What are you using the Coordinator node for?

We are using it for hosting Kibana for monitoring the entire cluster.
We are triggering snapshots and may be some delete using this coordinator node

If you have sniffing enabled I believe the client will find the coordinating node and send data there. Do you see any connections from the python clients to this node?

is there any query by which I can check and confirm whether there is any connections established to this node?

Use a tool like netstat to see where your clients are connecting.

Hi @Stephy_Jacob

for monitoring the entire cluster

You don't by any chance send you monitoring data to that node (that would be a bulk request as well and a potentially very sizeable)?

Other than that, maybe just check the tasks API for that coordinator node and see what you find. That should pending bulk ingestions afaik. Feel free to paste the output for the node here for us to take a look, maybe it's something other than bulk ingestion that we can spot from the tasks after all.

As a side note, the likely OOM issue of failing due to large bulk HTTP requests in some form is way improved upon in upcoming ES 7.6 where we removed the allocation that is failing here (see https://github.com/elastic/elasticsearch/pull/44564 if interested).

H @Armin_Braun,
We checked the tasks api on the cordinator node ip and got to know there are some bulk write even though we have not configured this ip(cordinator node) for sniffing for bulk ingestion.

We see there direct bulk write requests and rerouted write request. Could you please explain why there is bulk write requests and rerouted write request hitting this node when this node is configured only as cordinator node with no shards in it.

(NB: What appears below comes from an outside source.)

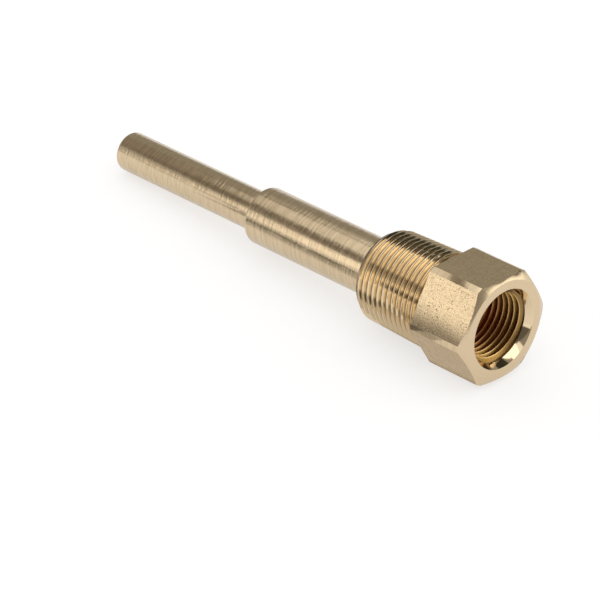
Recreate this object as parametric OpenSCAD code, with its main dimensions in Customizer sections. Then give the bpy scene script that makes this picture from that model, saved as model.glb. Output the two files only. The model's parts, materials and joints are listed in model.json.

PS: We don't have a load balancer concept implemented. We have configured all the data nodes only for sniffing to get an ES connection and that connection is used to ingest with bulk api

PFB a snippet of tasks api output. The entire tasks api has many similar task as mentioned in the below snippet

GET _tasks?nodes=ip-10-xx-xx-xxx.ec2.internal&human&actions=indices:*&detailed

"gl4L2YENT8GE1kLbD9EF5Q:861742" : {
"node" : "gl4L2YENT8GE1kLbD9EF5Q",
"id" : 861742,
"type" : "transport",
"action" : "indices:data/write/bulk",
"description" : "requests[1000], indices[tgs_xxxxxx_xxxx_c2-5-000086]",
"start_time" : "2019-12-26T05:57:57.185Z",
"start_time_in_millis" : 1577339877185,
"running_time" : "2.1s",
"running_time_in_nanos" : 2145269865,
"cancellable" : false,
"parent_task_id" : "gl4L2YENT8GE1kLbD9EF5Q:566962",
"headers" : { }
},
"gl4L2YENT8GE1kLbD9EF5Q:861737" : {
"node" : "gl4L2YENT8GE1kLbD9EF5Q",
"id" : 861737,
"type" : "transport",
"action" : "indices:data/write/bulk[s]",
"status" : {
"phase" : "rerouted"
},
"description" : "requests[333], index[tgs_xxxxxx_xxxx_c2-5-000092]",
"start_time" : "2019-12-26T05:57:57.120Z",
"start_time_in_millis" : 1577339877120,
"running_time" : "2.2s",
"running_time_in_nanos" : 2209866093,
"cancellable" : false,
"parent_task_id" : "gl4L2YENT8GE1kLbD9EF5Q:861736",
"headers" : { }
},

There are no actual writes executing on the coordinator Think. All that's happening is that the coordinator is hit with write requests that are then rerouted. That seems to be a problem with the clients instead of ES itself.

I'm afraid that's all the information I can extract from the above.

Can you try disabling sniffing as you know the exact nodes you want to connect to? If the coordinating only node is only meant to serve a local Kibana instance, you can also make it bind to licalhost.